Direction » Render the following material again verbatim, leaving nothing out.

Data provided »
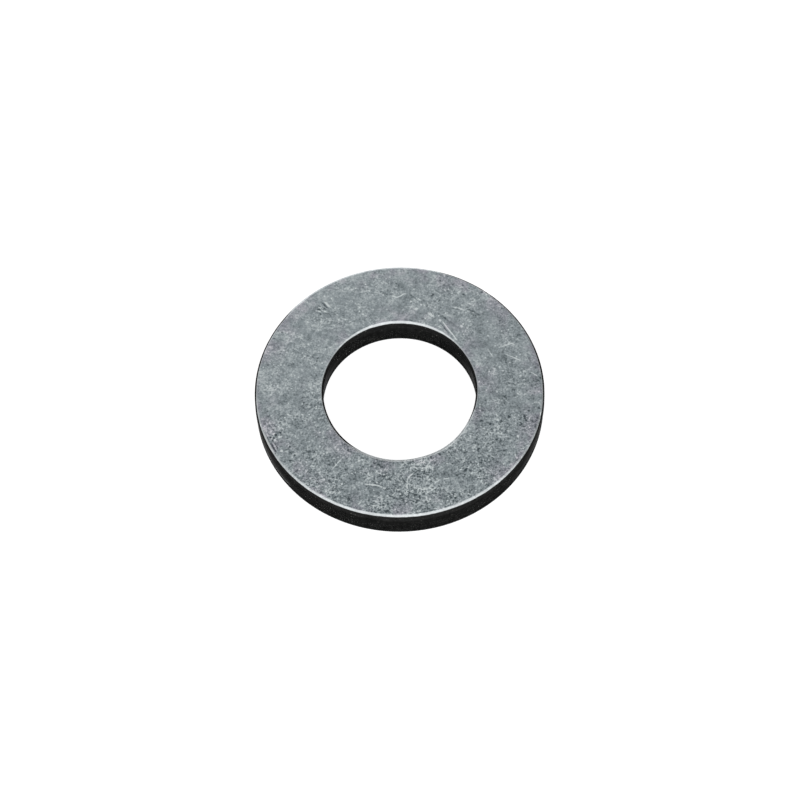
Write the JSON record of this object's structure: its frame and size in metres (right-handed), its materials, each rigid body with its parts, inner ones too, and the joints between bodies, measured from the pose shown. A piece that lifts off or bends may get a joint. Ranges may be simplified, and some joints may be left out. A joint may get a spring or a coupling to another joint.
{
  "type": "flat washer",
  "caption": "Round flat steel washer with a central clearance hole and rolled upper rims, for spreading a bolt head's or nut's load.",
  "frame": {"origin": "on the hole's axis, in the plane of the lower bearing face", "axes": "+Z along the hole's axis, from the burr-side lower face towards the upper face with the rolled rims; X and Y are interchangeable"},
  "size_m": [0.02, 0.02, 0.002],
  "materials": {
    "steel": "mottled blue-grey tumbled faces, bright rolled rims and near-black sheared walls"
  },
  "bodies": {
    "root": {"washer_ring": "steel"}
  },
  "joints": []
}
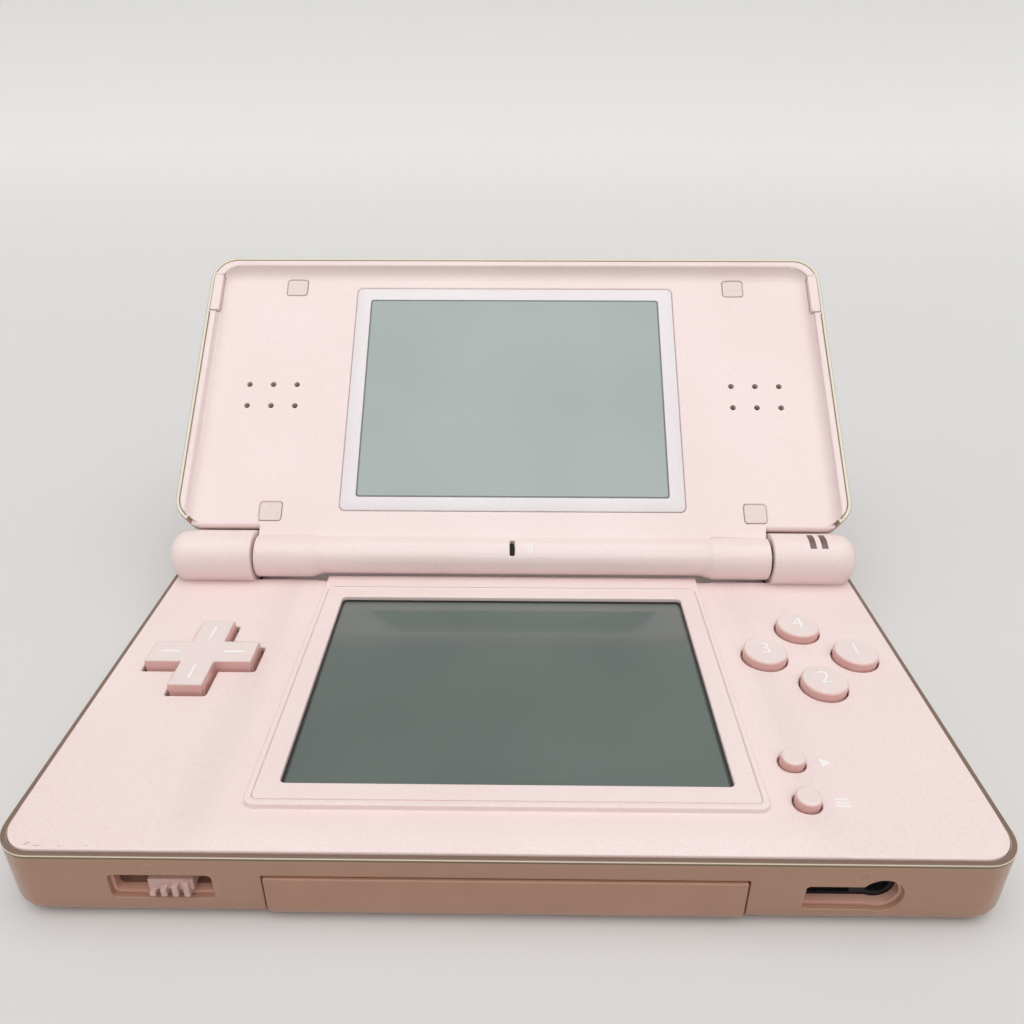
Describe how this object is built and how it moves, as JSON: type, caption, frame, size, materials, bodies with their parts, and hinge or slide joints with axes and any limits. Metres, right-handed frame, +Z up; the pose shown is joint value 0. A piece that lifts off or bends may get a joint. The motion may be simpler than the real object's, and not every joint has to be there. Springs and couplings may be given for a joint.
{
  "type": "handheld game console",
  "caption": "Clamshell handheld game console with two screens, a cross pad, round face buttons, shoulder buttons, sliders, a stored stylus and a lid on a barrel hinge.",
  "frame": {"origin": "middle of the flat underside, halfway between the front and rear faces of the base", "axes": "+X to the user's right, +Y from the front edge towards the hinge, +Z up out of the underside"},
  "size_m": [0.1336, 0.1221, 0.0638],
  "materials": {
    "coloured_plastic": "gloss injection-moulded case plastic, pale pink with a fine pearl",
    "clear_skin": "polished clear polycarbonate, faintly yellowed",
    "button_plastic": "smooth translucent pink plastic",
    "screen_glass": "dark grey-green screen behind a clear window",
    "display": "liquid crystal display in its dark bezel",
    "dark_plastic": "black engineering plastic",
    "circuit_board": "green solder resist on glass-fibre board",
    "stamped_steel": "bare stamped sheet steel",
    "turned_steel": "bright turned steel",
    "grey_rubber": "soft grey silicone rubber",
    "foil_cell": "wrapped foil cell",
    "copper_flex": "amber polyimide film over copper",
    "contact_metal": "gilded spring brass"
  },
  "bodies": {
    "base": {"base_clear_cover": "clear_skin", "base_lower_case": "coloured_plastic", "base_face_plate": "coloured_plastic", "touch_panel": "screen_glass", "lower_lcd_panel": "display", "lcd_frame": "stamped_steel", "main_board": "circuit_board", "processor_shield": "stamped_steel", "battery": "foil_cell", "battery_contacts": "contact_metal", "battery_cover": "coloured_plastic", "battery_cover_screw": "turned_steel", "wireless_board": "circuit_board", "card_slot": "stamped_steel", "cartridge_slot": "dark_plastic", "charge_socket": "dark_plastic", "headphone_socket": "dark_plastic", "hinge_cam_unit": "stamped_steel", "led_light_pipe": "button_plastic", "case_screws": "turned_steel", "rubber_feet": "grey_rubber", "volume_switch_body": "dark_plastic", "power_switch_body": "dark_plastic", "pad_membrane": "grey_rubber", "button_membrane": "grey_rubber", "small_button_membrane": "grey_rubber", "shoulder_pins": "turned_steel", "shoulder_springs": "turned_steel", "shoulder_switches": "dark_plastic"},
    "lid": {"lid_inner_plate": "coloured_plastic", "lid_outer_shell": "coloured_plastic", "lid_clear_cover": "clear_skin", "upper_screen_lens": "screen_glass", "upper_lcd_panel": "display", "left_speaker": "dark_plastic", "right_speaker": "dark_plastic", "lid_pads": "coloured_plastic", "lid_screws": "turned_steel", "lid_bumpers": "coloured_plastic", "microphone": "dark_plastic", "hinge_drive_pin": "turned_steel", "hinge_bush": "button_plastic", "display_flex_cable": "copper_flex", "lid_wiring_board": "circuit_board"},
    "pad_pivot": {"d_pad_pivot": "button_plastic"},
    "cross_pad": {"d_pad": "button_plastic"},
    "right_button": {"face_button_right": "button_plastic"},
    "top_button": {"face_button_top": "button_plastic"},
    "left_button": {"face_button_left": "button_plastic"},
    "bottom_button": {"face_button_bottom": "button_plastic"},
    "upper_small_button": {"start_button": "button_plastic"},
    "lower_small_button": {"select_button": "button_plastic"},
    "left_shoulder": {"left_shoulder_button": "coloured_plastic"},
    "right_shoulder": {"right_shoulder_button": "coloured_plastic"},
    "volume_slider": {"volume_knob": "button_plastic"},
    "power_slider": {"power_knob": "button_plastic"},
    "touch_stylus": {"stylus": "button_plastic"},
    "cartridge_cover": {"slot_cover": "coloured_plastic"}
  },
  "joints": [
    {"name": "lid_hinge", "type": "hinge", "parent": "base", "child": "lid", "pos_m": [0, 0.03138, 0.0159], "axis": [-1, 0, 0], "range_deg": [-138.3, 26.7]},
    {"name": "pad_tilt_front", "type": "hinge", "parent": "base", "child": "pad_pivot", "pos_m": [-0.05165, 0.00345, 0.0093], "axis": [1, 0, 0], "range_deg": [-2.5, 2.5], "stiffness_Nm_per_rad": 0.03},
    {"name": "pad_tilt_side", "type": "hinge", "parent": "pad_pivot", "child": "cross_pad", "pos_m": [-0.05165, 0.00345, 0.0093], "axis": [0, 1, 0], "range_deg": [-2.5, 2.5], "stiffness_Nm_per_rad": 0.03},
    {"name": "right_button_press", "type": "slide", "parent": "base", "child": "right_button", "axis": [0, 0, -1], "range_m": [0, 0.0008], "stiffness_N_per_m": 400},
    {"name": "top_button_press", "type": "slide", "parent": "base", "child": "top_button", "axis": [0, 0, -1], "range_m": [0, 0.0008], "stiffness_N_per_m": 400},
    {"name": "left_button_press", "type": "slide", "parent": "base", "child": "left_button", "axis": [0, 0, -1], "range_m": [0, 0.0008], "stiffness_N_per_m": 400},
    {"name": "bottom_button_press", "type": "slide", "parent": "base", "child": "bottom_button", "axis": [0, 0, -1], "range_m": [0, 0.0008], "stiffness_N_per_m": 400},
    {"name": "upper_small_button_press", "type": "slide", "parent": "base", "child": "upper_small_button", "axis": [0, 0, -1], "range_m": [0, 0.0006], "stiffness_N_per_m": 400},
    {"name": "lower_small_button_press", "type": "slide", "parent": "base", "child": "lower_small_button", "axis": [0, 0, -1], "range_m": [0, 0.0006], "stiffness_N_per_m": 400},
    {"name": "left_shoulder_press", "type": "hinge", "parent": "base", "child": "left_shoulder", "pos_m": [-0.0469, 0.0331, 0.0065], "axis": [0, 0, 1], "range_deg": [0, 3.5], "stiffness_Nm_per_rad": 0.15},
    {"name": "right_shoulder_press", "type": "hinge", "parent": "base", "child": "right_shoulder", "pos_m": [0.0469, 0.0331, 0.0065], "axis": [0, 0, -1], "range_deg": [0, 3.5], "stiffness_Nm_per_rad": 0.15},
    {"name": "volume_slide", "type": "slide", "parent": "base", "child": "volume_slider", "axis": [1, 0, 0], "range_m": [-0.0042, 0.0019]},
    {"name": "power_slide", "type": "slide", "parent": "base", "child": "power_slider", "axis": [0, 1, 0], "range_m": [0, 0.0033], "stiffness_N_per_m": 150},
    {"name": "stylus_pull", "type": "slide", "parent": "base", "child": "touch_stylus", "axis": [1, 0, 0], "range_m": [0, 0.09]},
    {"name": "cartridge_cover_pull", "type": "slide", "parent": "base", "child": "cartridge_cover", "axis": [0, -1, 0], "range_m": [0, 0.04]}
  ]
}
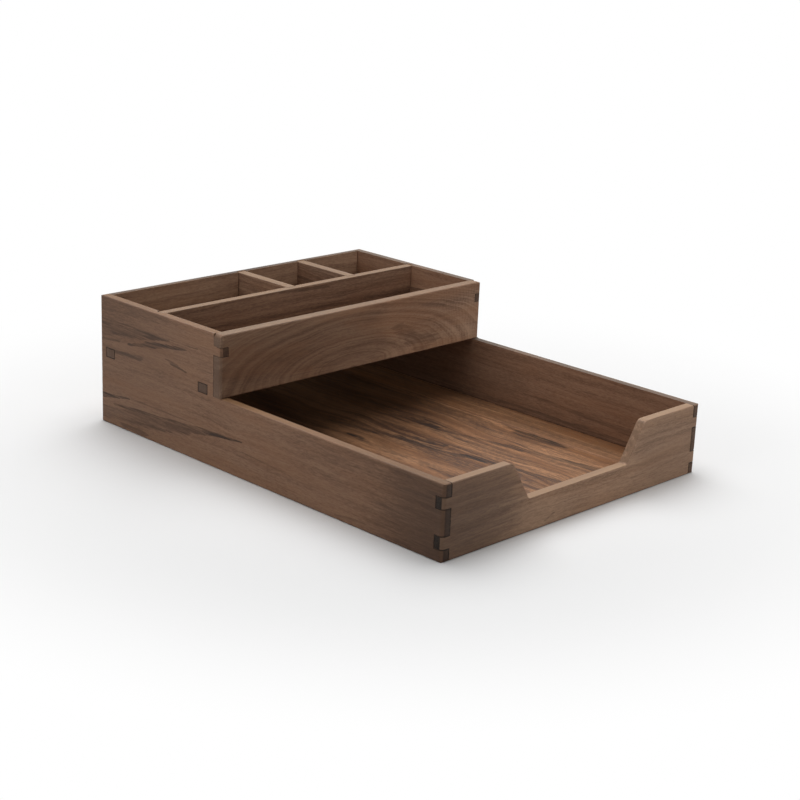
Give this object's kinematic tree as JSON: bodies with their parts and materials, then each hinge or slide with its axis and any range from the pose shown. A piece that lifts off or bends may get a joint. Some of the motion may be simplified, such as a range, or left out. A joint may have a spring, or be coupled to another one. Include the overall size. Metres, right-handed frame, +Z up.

Response to the exercise »
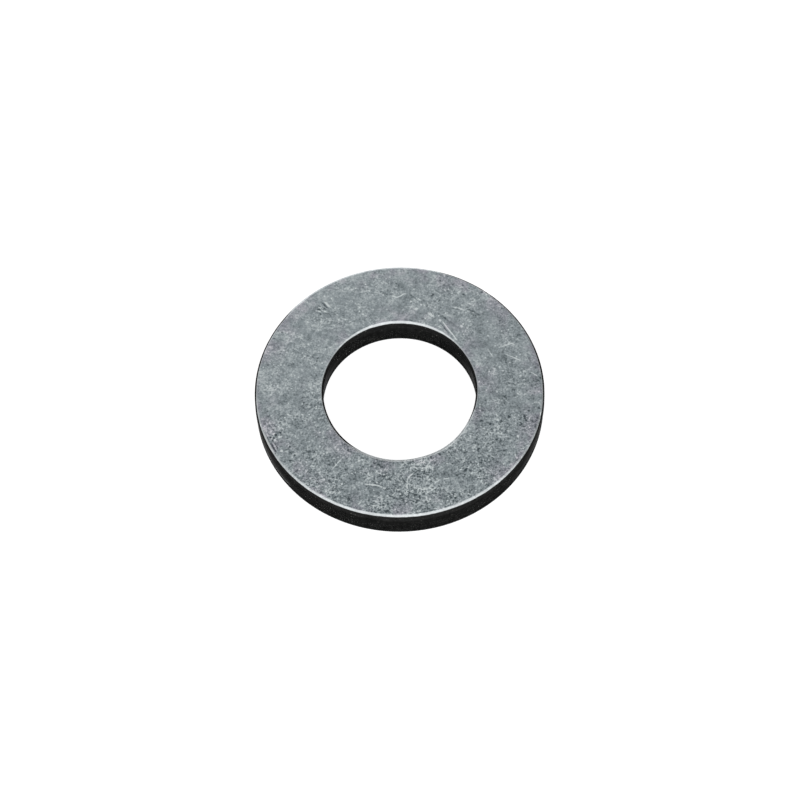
Write the JSON record of this object's structure: its frame and size in metres (right-handed), its materials, each rigid body with its parts, inner ones too, and the joints between bodies, measured from the pose shown. A piece that lifts off or bends may get a joint. Ranges may be simplified, and some joints may be left out. A joint may get a spring or a coupling to another joint.
{
  "type": "flat washer",
  "caption": "Round flat steel washer with a central clearance hole and rolled upper rims, for spreading a bolt head's or nut's load.",
  "frame": {"origin": "on the hole's axis, in the plane of the lower bearing face", "axes": "+Z along the hole's axis, from the burr-side lower face towards the upper face with the rolled rims; X and Y are interchangeable"},
  "size_m": [0.02, 0.02, 0.002],
  "materials": {
    "steel": "mottled blue-grey tumbled faces, bright rolled rims and near-black sheared walls"
  },
  "bodies": {
    "root": {"washer_ring": "steel"}
  },
  "joints": []
}
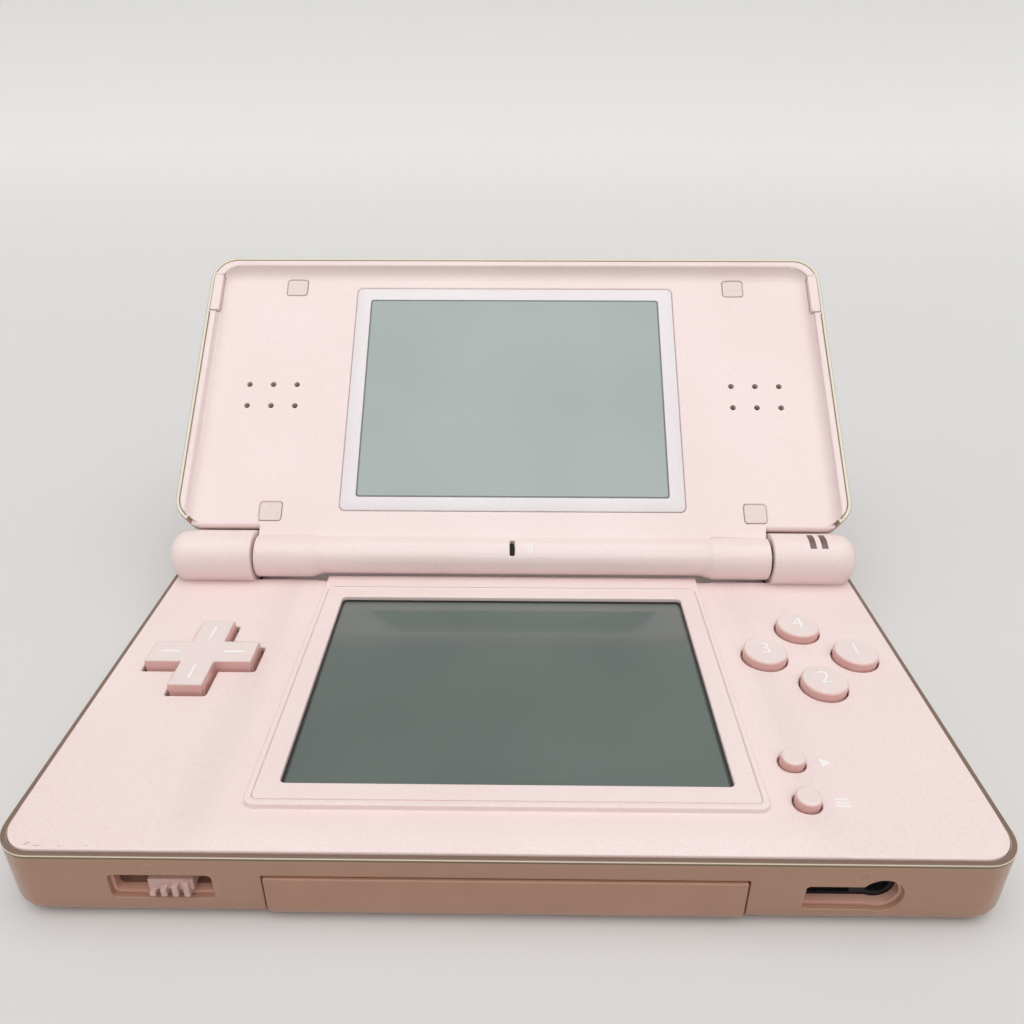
Describe how this object is built and how it moves, as JSON: type, caption, frame, size, materials, bodies with their parts, and hinge or slide joints with axes and any limits. Metres, right-handed frame, +Z up; the pose shown is joint value 0. A piece that lifts off or bends may get a joint. The motion may be simpler than the real object's, and not every joint has to be there. Springs and couplings may be given for a joint.
{
  "type": "handheld game console",
  "caption": "Clamshell handheld game console with two screens, a cross pad, round face buttons, shoulder buttons, sliders, a stored stylus and a lid on a barrel hinge.",
  "frame": {"origin": "middle of the flat underside, halfway between the front and rear faces of the base", "axes": "+X to the user's right, +Y from the front edge towards the hinge, +Z up out of the underside"},
  "size_m": [0.1336, 0.1221, 0.0638],
  "materials": {
    "coloured_plastic": "gloss injection-moulded case plastic, pale pink with a fine pearl",
    "clear_skin": "polished clear polycarbonate, faintly yellowed",
    "button_plastic": "smooth translucent pink plastic",
    "screen_glass": "dark grey-green screen behind a clear window",
    "display": "liquid crystal display in its dark bezel",
    "dark_plastic": "black engineering plastic",
    "circuit_board": "green solder resist on glass-fibre board",
    "stamped_steel": "bare stamped sheet steel",
    "turned_steel": "bright turned steel",
    "grey_rubber": "soft grey silicone rubber",
    "foil_cell": "wrapped foil cell",
    "copper_flex": "amber polyimide film over copper",
    "contact_metal": "gilded spring brass"
  },
  "bodies": {
    "base": {"base_clear_cover": "clear_skin", "base_lower_case": "coloured_plastic", "base_face_plate": "coloured_plastic", "touch_panel": "screen_glass", "lower_lcd_panel": "display", "lcd_frame": "stamped_steel", "main_board": "circuit_board", "processor_shield": "stamped_steel", "battery": "foil_cell", "battery_contacts": "contact_metal", "battery_cover": "coloured_plastic", "battery_cover_screw": "turned_steel", "wireless_board": "circuit_board", "card_slot": "stamped_steel", "cartridge_slot": "dark_plastic", "charge_socket": "dark_plastic", "headphone_socket": "dark_plastic", "hinge_cam_unit": "stamped_steel", "led_light_pipe": "button_plastic", "case_screws": "turned_steel", "rubber_feet": "grey_rubber", "volume_switch_body": "dark_plastic", "power_switch_body": "dark_plastic", "pad_membrane": "grey_rubber", "button_membrane": "grey_rubber", "small_button_membrane": "grey_rubber", "shoulder_pins": "turned_steel", "shoulder_springs": "turned_steel", "shoulder_switches": "dark_plastic"},
    "lid": {"lid_inner_plate": "coloured_plastic", "lid_outer_shell": "coloured_plastic", "lid_clear_cover": "clear_skin", "upper_screen_lens": "screen_glass", "upper_lcd_panel": "display", "left_speaker": "dark_plastic", "right_speaker": "dark_plastic", "lid_pads": "coloured_plastic", "lid_screws": "turned_steel", "lid_bumpers": "coloured_plastic", "microphone": "dark_plastic", "hinge_drive_pin": "turned_steel", "hinge_bush": "button_plastic", "display_flex_cable": "copper_flex", "lid_wiring_board": "circuit_board"},
    "pad_pivot": {"d_pad_pivot": "button_plastic"},
    "cross_pad": {"d_pad": "button_plastic"},
    "right_button": {"face_button_right": "button_plastic"},
    "top_button": {"face_button_top": "button_plastic"},
    "left_button": {"face_button_left": "button_plastic"},
    "bottom_button": {"face_button_bottom": "button_plastic"},
    "upper_small_button": {"start_button": "button_plastic"},
    "lower_small_button": {"select_button": "button_plastic"},
    "left_shoulder": {"left_shoulder_button": "coloured_plastic"},
    "right_shoulder": {"right_shoulder_button": "coloured_plastic"},
    "volume_slider": {"volume_knob": "button_plastic"},
    "power_slider": {"power_knob": "button_plastic"},
    "touch_stylus": {"stylus": "button_plastic"},
    "cartridge_cover": {"slot_cover": "coloured_plastic"}
  },
  "joints": [
    {"name": "lid_hinge", "type": "hinge", "parent": "base", "child": "lid", "pos_m": [0, 0.03138, 0.0159], "axis": [-1, 0, 0], "range_deg": [-138.3, 26.7]},
    {"name": "pad_tilt_front", "type": "hinge", "parent": "base", "child": "pad_pivot", "pos_m": [-0.05165, 0.00345, 0.0093], "axis": [1, 0, 0], "range_deg": [-2.5, 2.5], "stiffness_Nm_per_rad": 0.03},
    {"name": "pad_tilt_side", "type": "hinge", "parent": "pad_pivot", "child": "cross_pad", "pos_m": [-0.05165, 0.00345, 0.0093], "axis": [0, 1, 0], "range_deg": [-2.5, 2.5], "stiffness_Nm_per_rad": 0.03},
    {"name": "right_button_press", "type": "slide", "parent": "base", "child": "right_button", "axis": [0, 0, -1], "range_m": [0, 0.0008], "stiffness_N_per_m": 400},
    {"name": "top_button_press", "type": "slide", "parent": "base", "child": "top_button", "axis": [0, 0, -1], "range_m": [0, 0.0008], "stiffness_N_per_m": 400},
    {"name": "left_button_press", "type": "slide", "parent": "base", "child": "left_button", "axis": [0, 0, -1], "range_m": [0, 0.0008], "stiffness_N_per_m": 400},
    {"name": "bottom_button_press", "type": "slide", "parent": "base", "child": "bottom_button", "axis": [0, 0, -1], "range_m": [0, 0.0008], "stiffness_N_per_m": 400},
    {"name": "upper_small_button_press", "type": "slide", "parent": "base", "child": "upper_small_button", "axis": [0, 0, -1], "range_m": [0, 0.0006], "stiffness_N_per_m": 400},
    {"name": "lower_small_button_press", "type": "slide", "parent": "base", "child": "lower_small_button", "axis": [0, 0, -1], "range_m": [0, 0.0006], "stiffness_N_per_m": 400},
    {"name": "left_shoulder_press", "type": "hinge", "parent": "base", "child": "left_shoulder", "pos_m": [-0.0469, 0.0331, 0.0065], "axis": [0, 0, 1], "range_deg": [0, 3.5], "stiffness_Nm_per_rad": 0.15},
    {"name": "right_shoulder_press", "type": "hinge", "parent": "base", "child": "right_shoulder", "pos_m": [0.0469, 0.0331, 0.0065], "axis": [0, 0, -1], "range_deg": [0, 3.5], "stiffness_Nm_per_rad": 0.15},
    {"name": "volume_slide", "type": "slide", "parent": "base", "child": "volume_slider", "axis": [1, 0, 0], "range_m": [-0.0042, 0.0019]},
    {"name": "power_slide", "type": "slide", "parent": "base", "child": "power_slider", "axis": [0, 1, 0], "range_m": [0, 0.0033], "stiffness_N_per_m": 150},
    {"name": "stylus_pull", "type": "slide", "parent": "base", "child": "touch_stylus", "axis": [1, 0, 0], "range_m": [0, 0.09]},
    {"name": "cartridge_cover_pull", "type": "slide", "parent": "base", "child": "cartridge_cover", "axis": [0, -1, 0], "range_m": [0, 0.04]}
  ]
}
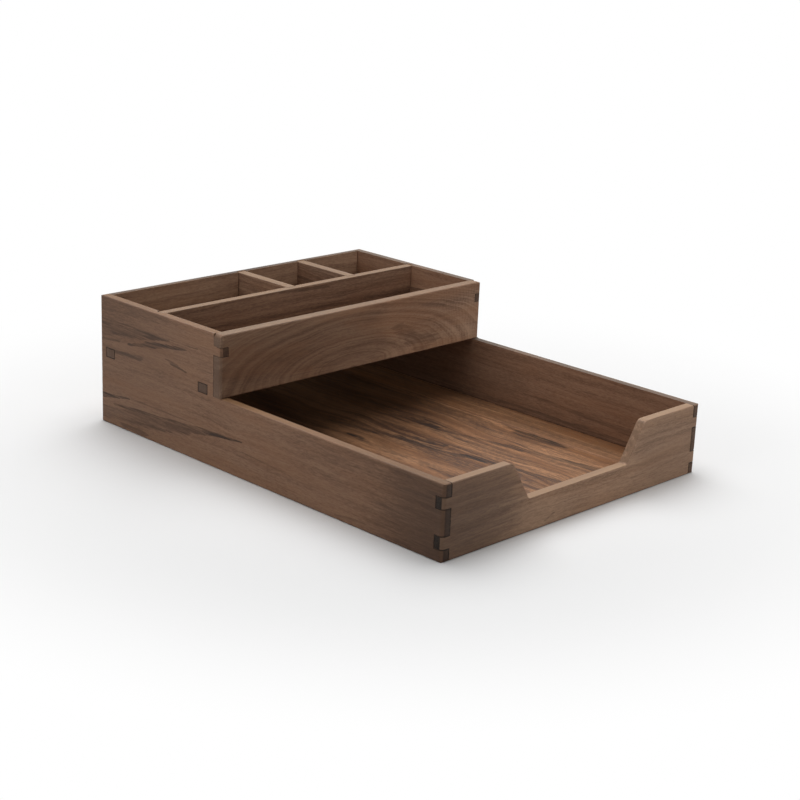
Give this object's kinematic tree as JSON: bodies with their parts and materials, then each hinge or slide with its axis and any range from the pose shown. A piece that lifts off or bends may get a joint. Some of the motion may be simplified, such as a range, or left out. A joint may have a spring, or be coupled to another one. Include the overall size. Metres, right-handed frame, +Z up.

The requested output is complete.